The Halliburtons in North America are descended of rebels. Sir John Halliburton, son of George, had four sons. Every single one of these sons joined in the Jacobite rebellion against King George II and his bastard son the Duke of Cumberland, both of whom sought to rule Scotland without the consent of all Scots. Those Scots who would not consent, they sought to force their boots on their necks. Sir John and his sons refused to accept this, and thus, joined the Jacobites. The war was quick and bloody, and not to Scotland’s favor. As mentioned above the deciding conflict of that war was the Battle of Culloden Moor. All four of Sir John’s sons, George, Thomas, David, and William were there. George and Thomas were sacrificed to the ancestors, while David and William were taken prisoner. They were given three options by the Duke of Cumberland, execution, enlistment in the British Army, or exile to the American colonies.

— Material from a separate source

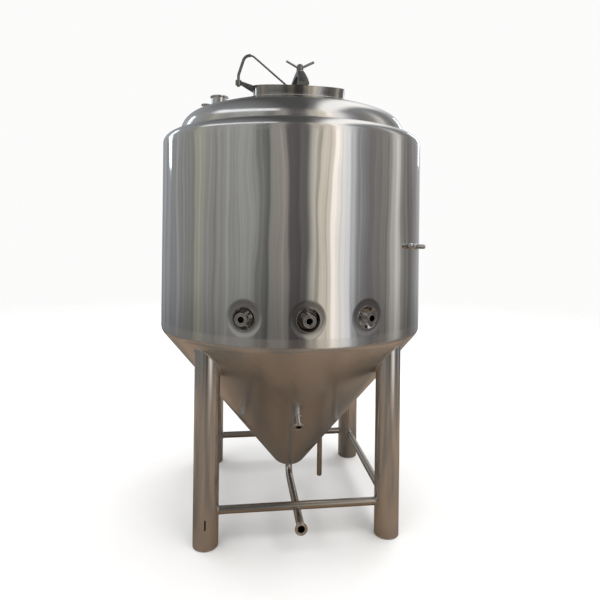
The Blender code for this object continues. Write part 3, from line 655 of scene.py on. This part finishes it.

The two surviving sons of Sir John chose exile.
They got one last chance to visit their father, who sent them off with an oath, “Return home if you can, or tell your sons and their sons and their sons, what happened on that fateful day. Never forget who you are and the lands that gave you life.” This oath has survived to the present day. For those Halliburtons that honor it, it imbues them with a sense of honor that does not allow them to support the actions of the people who started Halliburton Energy and Oil Services. In fact, in enlightens them to resist any and all oppression that they encounter. Some, because of social circumstances were not always able to fully express this ideal, however, now, given the drastic nature of present circumstances in the United States, there is at least one that is willing to stand up and say, “Enough is enough!” He only hopes that there are others who will follow the call for liberty that flows through his veins as he seeks to honor the deeds of his ancestors in a whole new struggle for freedom.